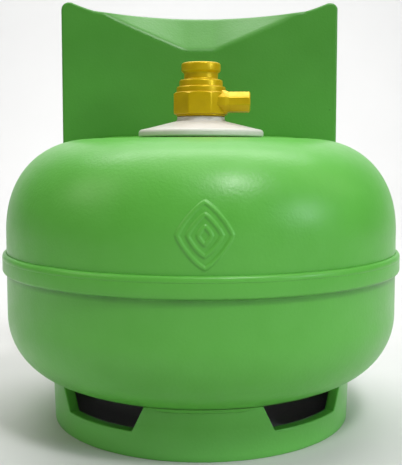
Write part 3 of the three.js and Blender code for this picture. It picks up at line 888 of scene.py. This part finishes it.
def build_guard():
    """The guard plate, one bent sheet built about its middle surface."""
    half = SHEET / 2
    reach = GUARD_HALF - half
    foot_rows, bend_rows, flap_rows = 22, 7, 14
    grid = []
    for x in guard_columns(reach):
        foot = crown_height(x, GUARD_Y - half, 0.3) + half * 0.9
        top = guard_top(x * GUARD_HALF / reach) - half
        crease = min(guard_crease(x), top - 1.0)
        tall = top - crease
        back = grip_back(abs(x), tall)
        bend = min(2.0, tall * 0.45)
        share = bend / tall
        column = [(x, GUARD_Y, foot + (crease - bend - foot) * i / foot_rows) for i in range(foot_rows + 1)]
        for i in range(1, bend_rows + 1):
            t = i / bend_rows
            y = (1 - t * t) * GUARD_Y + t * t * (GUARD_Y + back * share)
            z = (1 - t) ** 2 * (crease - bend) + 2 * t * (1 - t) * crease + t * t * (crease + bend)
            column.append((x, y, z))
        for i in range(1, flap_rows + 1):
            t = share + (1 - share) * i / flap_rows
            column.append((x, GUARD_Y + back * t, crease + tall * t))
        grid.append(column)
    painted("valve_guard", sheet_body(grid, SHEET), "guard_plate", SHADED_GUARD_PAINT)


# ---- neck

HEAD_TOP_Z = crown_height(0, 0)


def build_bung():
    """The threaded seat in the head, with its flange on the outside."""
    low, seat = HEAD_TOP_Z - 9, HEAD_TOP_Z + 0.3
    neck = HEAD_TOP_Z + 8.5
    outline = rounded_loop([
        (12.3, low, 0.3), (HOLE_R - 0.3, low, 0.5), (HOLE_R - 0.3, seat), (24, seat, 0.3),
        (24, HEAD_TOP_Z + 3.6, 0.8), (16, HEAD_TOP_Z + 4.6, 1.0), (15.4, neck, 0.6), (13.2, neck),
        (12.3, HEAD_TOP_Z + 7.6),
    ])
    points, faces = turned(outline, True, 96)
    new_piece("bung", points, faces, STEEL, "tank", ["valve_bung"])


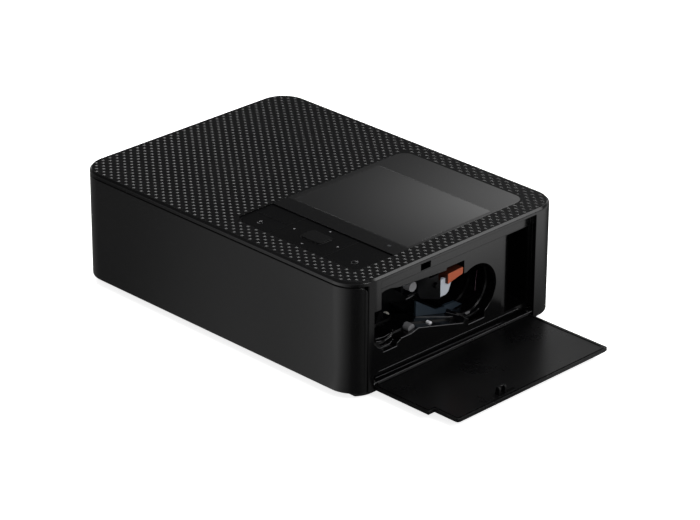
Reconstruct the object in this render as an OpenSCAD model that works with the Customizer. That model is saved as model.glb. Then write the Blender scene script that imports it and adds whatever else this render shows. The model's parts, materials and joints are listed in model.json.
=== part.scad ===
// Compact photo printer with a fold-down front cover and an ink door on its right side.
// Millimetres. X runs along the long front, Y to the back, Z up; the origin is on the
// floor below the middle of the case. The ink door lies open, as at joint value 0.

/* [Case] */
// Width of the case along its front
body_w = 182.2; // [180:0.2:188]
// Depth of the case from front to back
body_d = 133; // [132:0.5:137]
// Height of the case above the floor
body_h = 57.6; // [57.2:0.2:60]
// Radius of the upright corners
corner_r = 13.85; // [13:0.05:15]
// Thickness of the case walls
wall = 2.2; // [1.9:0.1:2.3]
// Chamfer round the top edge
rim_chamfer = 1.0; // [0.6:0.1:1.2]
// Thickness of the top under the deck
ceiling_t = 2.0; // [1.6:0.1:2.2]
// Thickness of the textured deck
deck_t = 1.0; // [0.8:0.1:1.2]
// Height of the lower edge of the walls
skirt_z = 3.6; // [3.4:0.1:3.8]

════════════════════

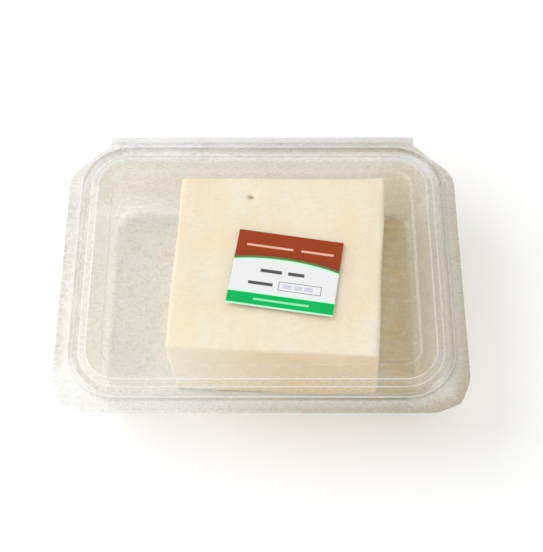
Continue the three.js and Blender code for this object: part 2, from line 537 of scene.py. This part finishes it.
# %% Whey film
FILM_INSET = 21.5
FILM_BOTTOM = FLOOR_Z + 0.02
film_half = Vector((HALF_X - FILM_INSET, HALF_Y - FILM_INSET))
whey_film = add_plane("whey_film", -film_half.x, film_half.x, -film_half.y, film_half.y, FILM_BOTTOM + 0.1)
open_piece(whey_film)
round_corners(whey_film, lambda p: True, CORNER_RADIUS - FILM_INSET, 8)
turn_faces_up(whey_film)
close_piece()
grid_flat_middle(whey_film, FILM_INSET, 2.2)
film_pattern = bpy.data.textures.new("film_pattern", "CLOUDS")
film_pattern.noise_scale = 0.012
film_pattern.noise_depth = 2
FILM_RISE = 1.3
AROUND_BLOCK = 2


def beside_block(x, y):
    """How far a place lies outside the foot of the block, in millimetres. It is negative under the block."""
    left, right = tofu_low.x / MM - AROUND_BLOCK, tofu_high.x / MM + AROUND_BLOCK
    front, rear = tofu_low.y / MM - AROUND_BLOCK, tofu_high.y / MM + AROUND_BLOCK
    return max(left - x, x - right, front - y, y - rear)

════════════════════

Instructions to follow ▸
Filter the records, keeping only lines that contain "object", and show those lines.

Response to the task ▸
Reconstruct the object in this render as an OpenSCAD model that works with the Customizer. That model is saved as model.glb. Then write the Blender scene script that imports it and adds whatever else this render shows. The model's parts, materials and joints are listed in model.json.
Continue the three.js and Blender code for this object: part 2, from line 537 of scene.py. This part finishes it.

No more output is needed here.